The Lomonosov Ridge is a bit like a huge submerged walkway from Russia to Greenland and Canada. Consequently, if Russia has a claim on the Arctic bed, so do the Danes, by virtue of their sovereignty over Greenland, as do the Canadians.

The Canadian government is under domestic pressure to put up a serious challenge to the Russians. Three years ago, the government set aside about £35m for the task of mapping the seabed, and Canadian scientists have been out making seismic studies of the Lomonosov Ridge. But Canada has only one ice breaker suitable for this sort of work, and needs at least one more. The Prime Minister, Stephen Harper, announced this month that the Canadian navy will acquire up to eight ice-strengthened patrol vessels, which will be useful for dealing with intruders close to home, but not be strong enough to make it through the ice to the North Pole.

The Danes are also seeking to stake their claim in the game, by virtue of their sovereignty over Greenland, and have joined up with the Canadians to explore the sea. Thorkild Meedom of Denmark's Ministry of Science, Technology, and Innovation said: "We're going step by step and mapping as conditions permit."

Meanwhile, should the rest of the world care who wins this latest rush for oil? The view held by environmental groups is that oil companies have already wrecked the ecology of large parts of Alaska and Siberia, and it would be better all round if they all kept their hands off the undisturbed frozen beauty of the North Pole.

Even without oil companies trampling over it, the ice cap is already disappearing at an alarming speed. It was shrinking through the whole of the last century, a process that accelerated in the last decade as the world warmed up.
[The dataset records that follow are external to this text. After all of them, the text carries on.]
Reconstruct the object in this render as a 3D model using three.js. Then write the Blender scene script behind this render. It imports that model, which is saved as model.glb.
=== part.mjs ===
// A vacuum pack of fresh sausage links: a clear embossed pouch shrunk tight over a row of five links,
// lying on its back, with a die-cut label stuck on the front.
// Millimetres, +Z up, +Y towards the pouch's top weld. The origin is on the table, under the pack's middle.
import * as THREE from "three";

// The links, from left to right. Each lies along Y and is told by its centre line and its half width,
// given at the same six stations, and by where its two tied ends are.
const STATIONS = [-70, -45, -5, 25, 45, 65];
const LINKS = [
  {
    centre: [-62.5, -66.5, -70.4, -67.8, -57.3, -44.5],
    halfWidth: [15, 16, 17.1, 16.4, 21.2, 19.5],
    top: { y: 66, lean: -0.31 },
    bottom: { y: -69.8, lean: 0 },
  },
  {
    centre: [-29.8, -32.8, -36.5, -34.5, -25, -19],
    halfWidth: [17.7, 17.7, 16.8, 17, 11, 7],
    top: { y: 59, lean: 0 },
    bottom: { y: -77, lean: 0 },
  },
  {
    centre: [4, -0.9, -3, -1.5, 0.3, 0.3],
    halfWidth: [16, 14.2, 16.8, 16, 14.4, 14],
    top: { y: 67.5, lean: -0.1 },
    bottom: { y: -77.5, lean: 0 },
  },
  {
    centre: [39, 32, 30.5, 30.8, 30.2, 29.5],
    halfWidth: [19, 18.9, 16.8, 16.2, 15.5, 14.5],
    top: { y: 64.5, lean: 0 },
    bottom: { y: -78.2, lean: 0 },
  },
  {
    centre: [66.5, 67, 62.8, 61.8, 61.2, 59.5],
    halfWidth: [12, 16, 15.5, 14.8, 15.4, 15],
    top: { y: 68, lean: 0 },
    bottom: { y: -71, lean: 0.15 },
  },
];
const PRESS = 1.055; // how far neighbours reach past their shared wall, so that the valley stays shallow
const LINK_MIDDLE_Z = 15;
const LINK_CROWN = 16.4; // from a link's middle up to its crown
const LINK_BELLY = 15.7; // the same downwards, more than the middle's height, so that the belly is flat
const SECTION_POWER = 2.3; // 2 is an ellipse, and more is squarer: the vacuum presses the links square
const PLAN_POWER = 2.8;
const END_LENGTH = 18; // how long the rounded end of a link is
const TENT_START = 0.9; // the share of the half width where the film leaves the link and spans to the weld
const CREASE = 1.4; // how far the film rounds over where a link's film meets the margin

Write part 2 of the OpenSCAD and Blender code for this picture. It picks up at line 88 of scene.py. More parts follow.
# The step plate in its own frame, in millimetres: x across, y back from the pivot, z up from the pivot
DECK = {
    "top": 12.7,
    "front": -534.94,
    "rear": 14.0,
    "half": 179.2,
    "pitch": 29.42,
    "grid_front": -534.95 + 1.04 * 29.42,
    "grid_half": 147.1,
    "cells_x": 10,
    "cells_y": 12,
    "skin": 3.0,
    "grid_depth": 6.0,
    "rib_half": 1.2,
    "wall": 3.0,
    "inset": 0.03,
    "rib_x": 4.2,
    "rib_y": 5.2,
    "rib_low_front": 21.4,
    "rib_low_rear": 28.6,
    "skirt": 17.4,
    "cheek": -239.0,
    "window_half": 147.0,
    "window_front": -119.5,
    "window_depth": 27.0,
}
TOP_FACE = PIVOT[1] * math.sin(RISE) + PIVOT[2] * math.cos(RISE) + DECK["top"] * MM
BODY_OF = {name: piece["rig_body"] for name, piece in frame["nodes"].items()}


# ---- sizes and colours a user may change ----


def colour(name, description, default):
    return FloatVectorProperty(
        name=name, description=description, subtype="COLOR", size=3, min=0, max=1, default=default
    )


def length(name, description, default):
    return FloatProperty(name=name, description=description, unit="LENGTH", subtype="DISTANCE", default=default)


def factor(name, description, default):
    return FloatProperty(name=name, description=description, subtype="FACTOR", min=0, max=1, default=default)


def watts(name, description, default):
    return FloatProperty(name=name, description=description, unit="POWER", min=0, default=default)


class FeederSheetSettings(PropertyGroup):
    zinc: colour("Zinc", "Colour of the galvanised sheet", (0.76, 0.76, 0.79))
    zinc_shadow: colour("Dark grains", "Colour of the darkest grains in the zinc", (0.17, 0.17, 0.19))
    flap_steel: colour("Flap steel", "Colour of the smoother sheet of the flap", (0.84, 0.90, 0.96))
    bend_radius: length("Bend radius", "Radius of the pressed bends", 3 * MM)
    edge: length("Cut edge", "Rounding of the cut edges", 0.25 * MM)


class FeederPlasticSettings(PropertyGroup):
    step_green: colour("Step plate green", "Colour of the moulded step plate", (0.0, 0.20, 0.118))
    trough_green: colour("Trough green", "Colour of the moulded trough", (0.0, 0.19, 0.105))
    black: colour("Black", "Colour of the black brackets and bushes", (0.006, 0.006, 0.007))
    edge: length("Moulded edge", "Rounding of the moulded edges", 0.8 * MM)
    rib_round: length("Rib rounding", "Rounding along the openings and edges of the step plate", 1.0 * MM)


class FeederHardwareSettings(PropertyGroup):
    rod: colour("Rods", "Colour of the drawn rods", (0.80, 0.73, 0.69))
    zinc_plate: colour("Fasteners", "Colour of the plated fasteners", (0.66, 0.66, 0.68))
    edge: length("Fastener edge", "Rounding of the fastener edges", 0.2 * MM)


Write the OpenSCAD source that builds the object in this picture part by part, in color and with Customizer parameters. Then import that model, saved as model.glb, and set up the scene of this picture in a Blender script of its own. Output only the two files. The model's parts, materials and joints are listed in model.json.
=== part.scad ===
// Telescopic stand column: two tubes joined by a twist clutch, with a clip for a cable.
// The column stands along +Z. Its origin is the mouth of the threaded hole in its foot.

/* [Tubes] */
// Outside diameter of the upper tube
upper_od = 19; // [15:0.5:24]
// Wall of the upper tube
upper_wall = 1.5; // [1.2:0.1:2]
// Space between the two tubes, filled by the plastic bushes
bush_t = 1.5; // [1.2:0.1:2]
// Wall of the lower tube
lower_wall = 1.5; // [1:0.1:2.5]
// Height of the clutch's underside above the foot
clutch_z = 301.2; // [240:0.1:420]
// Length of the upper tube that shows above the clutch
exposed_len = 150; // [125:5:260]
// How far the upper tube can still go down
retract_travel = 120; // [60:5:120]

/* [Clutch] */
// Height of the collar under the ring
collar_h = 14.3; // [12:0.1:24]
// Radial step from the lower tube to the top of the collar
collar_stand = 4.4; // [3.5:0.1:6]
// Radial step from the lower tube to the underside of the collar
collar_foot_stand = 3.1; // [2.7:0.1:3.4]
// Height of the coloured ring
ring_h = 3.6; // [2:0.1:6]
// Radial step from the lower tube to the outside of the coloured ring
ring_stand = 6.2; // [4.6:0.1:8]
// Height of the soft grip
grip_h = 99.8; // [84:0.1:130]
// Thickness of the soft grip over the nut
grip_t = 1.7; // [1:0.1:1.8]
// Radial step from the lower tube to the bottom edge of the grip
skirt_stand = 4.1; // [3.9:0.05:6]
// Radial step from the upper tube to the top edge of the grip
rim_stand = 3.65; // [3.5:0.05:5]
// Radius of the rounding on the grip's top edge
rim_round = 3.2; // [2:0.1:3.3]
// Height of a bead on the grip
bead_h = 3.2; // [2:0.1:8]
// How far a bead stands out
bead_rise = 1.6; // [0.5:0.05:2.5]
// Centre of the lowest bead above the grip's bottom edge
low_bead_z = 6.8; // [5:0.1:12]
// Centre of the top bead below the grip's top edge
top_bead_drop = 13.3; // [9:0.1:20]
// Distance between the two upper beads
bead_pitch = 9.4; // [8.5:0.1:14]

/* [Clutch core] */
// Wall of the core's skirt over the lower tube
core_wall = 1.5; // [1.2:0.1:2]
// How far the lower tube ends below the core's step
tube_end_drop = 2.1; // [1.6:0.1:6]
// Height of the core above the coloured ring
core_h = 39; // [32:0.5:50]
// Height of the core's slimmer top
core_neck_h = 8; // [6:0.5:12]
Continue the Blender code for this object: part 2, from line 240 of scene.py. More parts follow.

Ship routes that used to be ice-bound almost the whole year round have now become more navigable. ,

"Any country rushing anywhere for oil at a time of global warming is being deeply irresponsible," Ben Stewart, of Greenpeace, said. "Aside from the issue that they might ruin the pristine environment of the Arctic, countries should be competing in a rush towards renewable energy, not in a rush for fossil fuels."